Il faut avoir conscience qu’avec nos smartphones, nos trajets dans les transports en commun, nos soirées devant la télé, nous sommes confrontés à plus de 10 000 marques quotidiennement et ce de façon répétitive. Cela a un effet indéniable sur le comportement d’achat et les actions des consommateurs :  les publicités favorisent la surconsommation et créer en continu, un besoin qui n’existe pas forcément. Elle déconnecte ainsi totalement la question du besoin de celle de l’impact environnemental.

  • On parle d’impact indirect de la publicité sur l’environnement, puisqu’on consomme plus que ce qu’on devrait. 
  • Concernant l’impactdirect, la publicité agit par l’espace qu’elle occupe, l’énergie qu’elle consomme et les matières premières nécessaires à leur production : comme les fameux panneaux lumineux mais aussi la production de déchets, l’augmentation des besoins en transport… 
Bureau avec verdure

La publicité écologique ou comment modérer son impact sur la planète

La consommation d’énergie et la production de déchets sont des fléaux pour la planète et nous avons tous notre rôle à jouer pour y remédier ; et certaines entreprises ont réussi à trouver des solutions qui permettent de communiquer sans (trop) polluer !  

Par exemple, certaines imprimeries utilisent des produits recyclés et recyclables comme le papier ou l’encre pour créer des supports de communication écologiques !  Considérés comme désuets, polluants, pas écologique, les supports matériels de communication perdent l’engouement du public. C’est pourquoi les entreprises doivent changer de stratégie, notamment pour les goodies. Il est désormais possible de choisir l’option d’offrir des goodies plus durables. En effet, l’écologie n’empêche pas l’innovation. Il n’est pas rare de trouver un stylo qui se plante, une fois vide, et vous offre de jolies fleurs, ou encore une plante dépolluante pour chasser la pollution de votre bureau. Si vous êtes une entreprise, n’hésitez pas à aller dans les salons publicitaires, vous y découvrirez des goodies originaux mais aussi respectueux de l’environnement !
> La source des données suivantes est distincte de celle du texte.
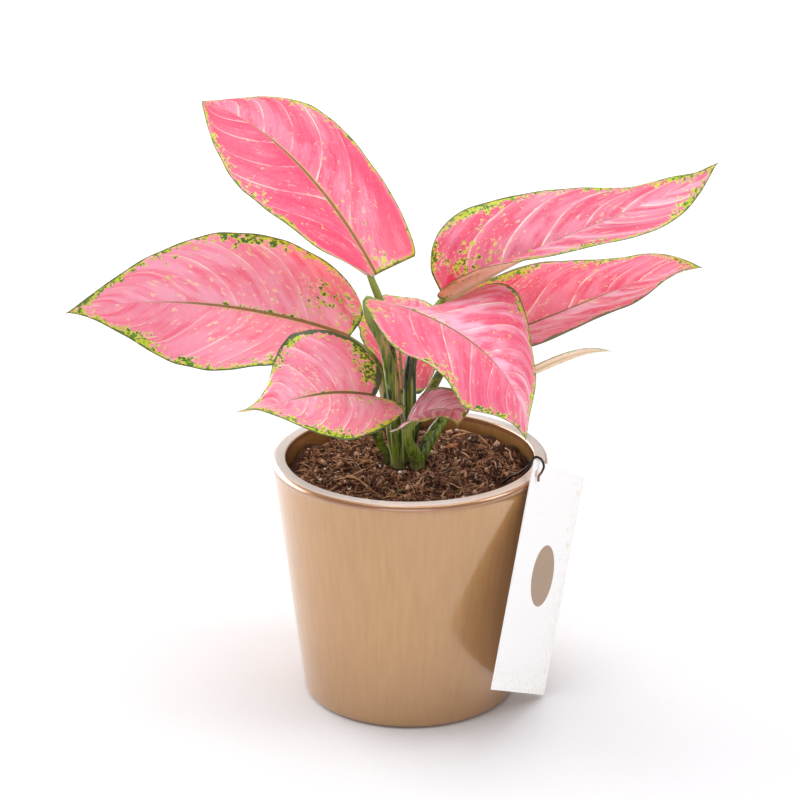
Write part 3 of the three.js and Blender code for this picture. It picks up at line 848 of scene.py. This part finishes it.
def pot_material():
    shader = Shader("pot_glaze")
    span, fade, product = shader.calls()
    place = shader.place()
    height = shader.parts(place)[2]
    streaks = shader.noise(place, 1, 4, 0.6, (380, 380, 9))
    cloud = shader.noise(place, 1, 3, 0.5, (26, 26, 12))
    specks = shader.noise(place, 900, 2)
    top = POT.height * MM
    lip = (height, top - 0.0006, top - 0.0001)
    band = product(span(height, top - 0.0031, top - 0.0027), fade(height, top - 0.0013, top - 0.0004))
    colour = shader.layers(
        "b7864a",
        ((streaks, 0.3, 0.7), "c08f53"),
        ((cloud, 0.4, 0.75, 0, 0.25), "b98c66"),
        ((specks, 0.68, 0.74, 0, 0.25), "8a6440"),
        # Darker towards the bottom
        ((height, 0, 0.06, 0.4, 0), "a0764f"),
        # The pale top of the lip is a painted reflection of the bright surroundings
        ((*lip, 0, 0.92), "fbf4f1"),
        (product(band, 0.75), "9a6244"),
    )
    shader.bump(streaks, 0.0001, 0.3)
    return shader.finish(
        Base_Color=colour, Metallic=span(*lip, 0.5, 0.1), Roughness=span(cloud, 0.3, 0.7, 0.32, 0.38),
        Coat_Weight=1, Coat_Roughness=0.12, Coat_IOR=1.85,
    )


# Soil: the ground itself, then crumbs, fibres, white grains and a few larger bits lying in it

def inner_radius(z):
    share = (z - POT.floor) / (POT.height - POT.lip_round - POT.floor)
    return POT.inner_floor_radius + (POT.inner_rim_radius - POT.inner_floor_radius) * share


def soil_top(x, y):
    radius = np.hypot(x, y)
    lump = np.sin(2 * np.pi * x / 38 + 1.3) * np.cos(2 * np.pi * y / 46 - 0.6)
    furrow = np.sin(2 * np.pi * (x + y) / 30 + 2.1) * np.sin(2 * np.pi * (x - 2 * y) / 57)
    mound = 1.6 * np.exp(-(radius / 22) ** 2)
    dip = SOIL.wall_dip * (radius / inner_radius(SOIL.level)) ** 4
    return SOIL.level + 1.1 * lump + 0.8 * furrow + mound - dip


def soil_height(x, y):
    """The part's own soil top with clods on it, and the hollow in front of the hook."""
    clods = noise.fractal(Vector((x, y, 5.0)) * 0.13, 0.7, 2.2, 3)
    hx, hy = SOIL.hollow
    hollow = SOIL.hollow_depth * math.exp(-((x - hx) ** 2 + (y - hy) ** 2) / 70)
    return float(soil_top(x, y)) + SOIL.clods * clods - hollow


def build_ground(material):
    rings, sides, bottom = SOIL.rings, SOIL.sides, SOIL.bottom
    rim = inner_radius(SOIL.level) - SOIL.wall_gap
    angles = ring_angles(sides)
    vertices = []
    for ring in range(rings):
        radius = rim * (ring + 0.5) / (rings - 0.5)
        for angle in angles:
            x, y = radius * math.cos(angle), radius * math.sin(angle)
            rough = noise.fractal(Vector((x, y, 3.0)) * 0.35, 0.6, 2.1, 4) * 0.9
            vertices.append((x, y, soil_height(x, y) + rough - 0.4))
    vertices.extend([(rim * math.cos(a), rim * math.sin(a), bottom) for a in angles])
    vertices.extend([(0.0, 0.0, float(soil_top(0, 0)) - 0.3), (0.0, 0.0, bottom)])
    faces = ring_faces(rings + 1, sides, flip=True)
    make_piece("soil_ground", vertices, faces, [material], ["potting_soil"])


def icosahedron():
    golden = (1 + math.sqrt(5)) / 2
    corners = []
    for a in (-1, 1):
        for b in (-golden, golden):
            corners.extend([(0, a, b), (a, b, 0), (b, 0, a)])
    corners = unit(np.array(corners, float))
    faces = []
    for i, j, k in combinations(range(12), 3):
        spans = [np.linalg.norm(corners[p] - corners[q]) for p, q in ((i, j), (j, k), (i, k))]
        if max(spans) < 1.2:
            outward = np.cross(corners[j] - corners[i], corners[k] - corners[i])
            faces.append((i, j, k) if outward.dot(corners[i]) > 0 else (i, k, j))
    return corners, faces


def soil_spot(rng, room):
    """A place in the soil with that much room, clear of the stems, the hook's foot and the wall."""
    feet = [[*shoot["foot"], shoot["radius"]] for shoot in SHOOTS.values()] + [[*SOIL.wire_foot, 4]]
    while True:
        x, y = rng.uniform(-60, 60, 2)
        clear = all(math.hypot(x - foot_x, y - foot_y) >= radius + room for foot_x, foot_y, radius in feet)
        if clear and math.hypot(x, y) < SOIL.crumb_radius - room:
            return x, y


def scatter(name, material, count, sizes, squash, seed, sink):
    """Irregular crumbs lying in the soil, as one mesh."""
    rng = np.random.default_rng(seed)
    corners, triangles = icosahedron()
    heap = Heap()
    for _ in range(count):
        size = sizes[0] * (sizes[1] / sizes[0]) ** rng.uniform() ** 2
        x, y = soil_spot(rng, size)
        stretch = np.array([1.0, rng.uniform(*squash), rng.uniform(*squash)]) * size
        jitter = 1 + rng.uniform(-0.45, 0.45, (12, 1))
        turn, _ = np.linalg.qr(rng.normal(size=(3, 3)))
        shape = (corners * jitter * stretch) @ turn.T
        z = soil_height(x, y) + rng.uniform(-0.6, 0.7) * size - sink
        heap.add(shape + (x, y, z), triangles, tone=rng.uniform())
    heap.piece(name, [material], "soil")


def build_fibres(material):
    rng = np.random.default_rng(11)
    heap = Heap()
    share = np.linspace(-0.5, 0.5, 7)
    taper = np.array([0.35, 0.8, 1, 1, 0.9, 0.7, 0.3])
    for _ in range(SOIL.fibres):
        length = rng.uniform(3, 13)
        x, y = soil_spot(rng, length / 2)
        turn = rng.uniform(0, 2 * np.pi)
        heading = turn + rng.uniform(-0.9, 0.9) * share
        px = x + length * share * np.cos(heading)
        py = y + length * share * np.sin(heading)
        rise = 0.7 + rng.uniform(0, 1.2) * (0.25 - share ** 2) * 4 + rng.uniform(-0.5, 0.5) * share
        pz = np.array([soil_height(*spot) for spot in zip(px, py)]) + rise
        vertices, faces = tube(np.stack([px, py, pz], axis=1), taper * rng.uniform(0.12, 0.32), 5)
        heap.add(vertices, faces, tone=rng.uniform())
    heap.piece("soil_fibres", [material], "soil")


def soil_material(name, dark, light, use_tone):
    shader = Shader(name)
    place = shader.place()
    grain = shader.noise(place, 900, 4, 0.65)
    patches = shader.noise(place, 90, 3, 0.6)
    rows = [((grain, 0.35, 0.7), light), ((patches, 0.4, 0.65, 0, 0.6), "2a1810")]
    if use_tone:
        tone = shader.attribute("tone")
        rows += [((tone, 0.7, 1, 0, 0.85), "f2c8a8"), ((tone, 0.05, 0.55, 0.9, 0), "2c1910")]
    shader.bump(grain, 0.0008, 0.7)
    return shader.finish(Base_Color=shader.layers(dark, *rows), Roughness=0.85, Specular_IOR_Level=0.25)


def grain_material():
    shader = Shader("white_grain")
    grain = shader.noise(shader.place(), 1500, 3, 0.6)
    shader.bump(grain, 0.0004, 0.3)
    colour = shader.layers("f1eee8", ((grain, 0.35, 0.7), "ffffff"))
    return shader.finish(Base_Color=colour, Roughness=0.7)


def build_bits(materials):
    """The chips, bits of leaf, moss and white grains that show singly."""
    corners, triangles = icosahedron()
    rng = np.random.default_rng(21)
    heap = Heap()
    for x, y, length, width, thick, turn, sort in SOIL_BITS:
        shape = corners * (1 + rng.uniform(-0.25, 0.25, (12, 1))) * np.array([length, width, thick]) / 2
        c, s = math.cos(math.radians(turn)), math.sin(math.radians(turn))
        shape = shape @ np.array([[c, s, 0], [-s, c, 0], [0, 0, 1]])
        shape[:, 2] += shape[:, 0] * 0.15
        heap.add(shape + (x, y, soil_height(x, y) + 1.5 + thick / 4), triangles, sort)
    heap.piece("soil_bits", materials, "soil")


def build_twigs(material):
    heap = Heap()
    for tone, thick, points in SOIL_TWIGS:
        places = catmull([(x, y, soil_height(x, y) + rise) for x, y, rise in points], 18)
        share = np.linspace(0, 1, len(places))
        taper = np.interp(share, [0, 0.06, 0.94, 1], [0.4, 1, 1, 0.4])
        vertices, faces = tube(places, thick * (0.75 + 0.25 * np.sin(9 * share)) * taper, 9)
        heap.add(vertices, faces, tone=tone)
    heap.piece("soil_twigs", [material], "soil")


def build_soil():
    looks = {name: soil_material(f"soil_{name}", *values) for name, values in SOIL_LOOKS.items()}
    looks["grain"] = grain_material()
    build_ground(looks["ground"])
    for name, (look, *values) in SOIL_CRUMBS.items():
        scatter(name, looks[look], *values)
    build_fibres(looks["fibre"])
    build_twigs(looks["fibre"])
    build_bits([looks[name] for name in ("chip", "straw", "moss", "grain")])


# Tag card and hook

def card_axes():
    turn, tilt = math.radians(CARD.turn), math.radians(CARD.tilt)
    outward = np.array([math.cos(turn), math.sin(turn), 0.0])
    level = np.array([-math.sin(turn), math.cos(turn), 0.0])
    across = level * math.cos(tilt) - UP * math.sin(tilt)
    down = -level * math.sin(tilt) - UP * math.cos(tilt)
    origin = outward * (POT.rim_radius + CARD.clear) + level * CARD.side + UP * CARD.top
    return origin, across, down, outward


def card_material():
    shader = Shader("card")
    span, fade, product = shader.calls()
    minus = shader.minus
    origin, *axes = card_axes()
    place = shader.place()
    x, y, out = [minus(shader.dot(place, tuple(axis)), float(origin.dot(axis)) * MM) for axis in axes]
    flecks = shader.noise(shader.vector(x, y, 0), 1, 3, 0.6, (700, 260, 1))
    where = shader.most(span(x, 0.05, 0.077), span(y, 0.085, 0.113, 0, 0.8))
    gold = span(shader.plus(flecks, where, 0.12), 0.64, 0.72, 0, 0.55)
    paper = shader.noise(place, 1800, 2)
    cx, cy, radius = [value * MM for value in CARD.badge]
    dx, dy = minus(x, cx), minus(y, cy)
    apart = shader.math("SQRT", shader.plus(product(dx, dx), product(dy, dy)))
    disc = product(fade(apart, radius - 0.0003, radius + 0.0001), span(out, 0, 0.0001))
    tan = shader.mix(span(paper, 0.3, 0.7), "a98f79", "b59c87")
    colour = shader.layers("fcfbfa", ((paper, 0.3, 0.7), "fffefe"), (gold, "ecd9bd"), (disc, tan))
    shader.bump(paper, 0.00005, 0.3)
    return shader.finish(Base_Color=colour, Roughness=0.7, Specular_IOR_Level=0.3)


def wire_material():
    shader = Shader("wire")
    scuffs = shader.noise(shader.place(), 1500, 3, 0.6)
    # The last stretch of the wire is painted brown
    brown_end = (shader.attribute("up"), 0.86, 0.93)
    colour = shader.layers("1b1a1a", ((scuffs, 0.4, 0.75), "3a3735"), (brown_end, "7a4a30"))
    shader.bump(scuffs, 0.0002, 0.4)
    return shader.finish(Base_Color=colour, Roughness=0.35, Metallic=0.6)


def build_hook(material):
    places = catmull(HOOK_ROUTE, WIRE.rows)
    vertices, faces = tube(places, np.full(len(places), WIRE.radius), WIRE.sides)
    up = np.append(np.repeat(np.linspace(0, 1, len(places)), WIRE.sides), [0.0, 1.0])
    make_piece("hook_wire", vertices, faces, [material], ["tag_hook"], {"up": up})


# Stage: floor, soft light and the camera at the photograph's angle

def build_floor():
    shader = Shader("floor")
    grain = shader.noise(shader.place(), 900, 3)
    flat = shader.scaled(shader.place(), (1, 1, 0))
    away = shader.math("SQRT", shader.dot(flat, flat))
    # The floor glows, more so the farther it lies from the pot: a painted glow that makes the far floor a
    # white backdrop
    shader.surface.inputs["Emission Color"].default_value = (1, 1, 1, 1)
    material = shader.finish(
        Base_Color=shader.mix(shader.span(grain, 0.3, 0.7), "edecef", "f0eff2"), Roughness=0.9,
        Specular_IOR_Level=0.1, Emission_Strength=shader.span(away, 0.4, 1.6, 0, 0.6),
    )
    mesh = bpy.data.meshes.new("floor")
    corners = [(x * FLOOR.size, y * FLOOR.size, FLOOR.level) for x, y in ((-1, -1), (1, -1), (1, 1), (-1, 1))]
    mesh.from_pydata(corners, [], [(0, 1, 2, 3)])
    mesh.materials.append(material)
    add_object("floor", mesh)


def area_light(name, place, size, power):
    data = bpy.data.lights.new(name, "AREA")
    data.shape = "RECTANGLE"
    data.size, data.size_y = size
    data.energy = power
    add_object(name, data, place, LIGHT_AIM)


def build_light():
    world = bpy.data.worlds.new("studio")
    world.use_nodes = True
    background = world.node_tree.nodes["Background"]
    background.inputs["Color"].default_value = (1, 1, 1, 1)
    background.inputs["Strength"].default_value = WORLD_STRENGTH
    bpy.context.scene.world = world
    bpy.context.scene.view_settings.view_transform = "Standard"
    for name, values in LIGHTS.items():
        area_light(name, *values)


def build_camera():
    data = bpy.data.cameras.new("camera")
    data.lens = CAMERA.lens
    data.sensor_width = CAMERA.sensor
    data.clip_start = 0.05
    bpy.context.scene.camera = add_object("camera", data, CAMERA.place, CAMERA.aim)


def main():
    build_camera()
    build_light()
    build_floor()
    build_pot(pot_material())
    build_soil()
    stems = stem_material()
    for name, shoot in SHOOTS.items():
        build_shoot(name, shoot, stems)
    blades = [leaf_top_material(), leaf_under_material()]
    for name, leaf in LEAVES.items():
        build_leaf(name, {**PLAIN_LEAF, **leaf, "length": midrib_length(leaf)}, blades)
    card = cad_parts["tag_card"]
    card.data.materials.clear()
    card.data.materials.append(card_material())
    build_hook(wire_material())


main()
Pour limiter notre impact, on se tourne vite vers les supports numériques mais eux aussi sont très polluants : au total, le numérique consomme 10 à 15 % de l’électricité mondiale, soit l’équivalent de 100 réacteurs nucléaires. Et cette consommation double tous les 4 ans ! Les serveurs et Data Center (lieu où l’on stocke les données) consomment énormément car il faut constamment climatiser la pièce pour éviter une surchauffe des banques de données. Plusieurs entreprises ont alors fait le choix de situer leurs serveurs dans des pays au climat froid pour baisser la température de façon naturelle. Entre autres Google a fait ce choix en implantant ses serveurs en Finlande, diminuant ainsi de 50% sa consommation d’énergie.  D’autres entreprises ont choisi d’utiliser des énergies renouvelables telles que le vent, l’eau et le soleil pour alimenter les centres de données. 

Le numérique ne se résume pas uniquement avec des banques de données. Ces Data Center servent à alimenter les sites web. Les sites internet consomment également énormément, c’est pourquoi, il existe désormais des sites web écologiques.

Pour le devenir il faut être minimaliste, revenir à l’essentiel. Il faut limiter les informations pour garder uniquement l’essentiel : pas de plugins, peu d’images et vous ferez un gain d’énergie considérable. Le site Website Footprint permet de calculer l’impact écologique d’une page web. Pour réduire cet impact il y a 3 règles fondamentales : réduire le transfert de données, analyser la consommation énergétique de son site, et héberger ses données avec des énergies renouvelables.

Pour conclure

L’éthique est un terme très vaste, la définition varie d’une personne en une autre en fonction de sa perception du monde. Toutefois, on constate ces derniers temps une mutation des mentalités qui forcent les entreprises à s’investir dans cette quête d’un monde meilleur en termes d’écologie, d’inclusivité et de transparence. Les entreprises jouent beaucoup de ce terme et de cette “tendance” pour se proclamer éthique. Il faut toujours faire attention à la publicité des marques car derrière un beau message, peut se cacher une promesse mensongère. Il est essentiel de nos jours de se renseigner sur les marques que l’on consomme, les pubs que l’on voit. Il est d’autant plus essentiel de faire attention à notre manière de consommer pour ne pas encourager les entreprises qui ne sont pas éthique à rester dans leur lignée.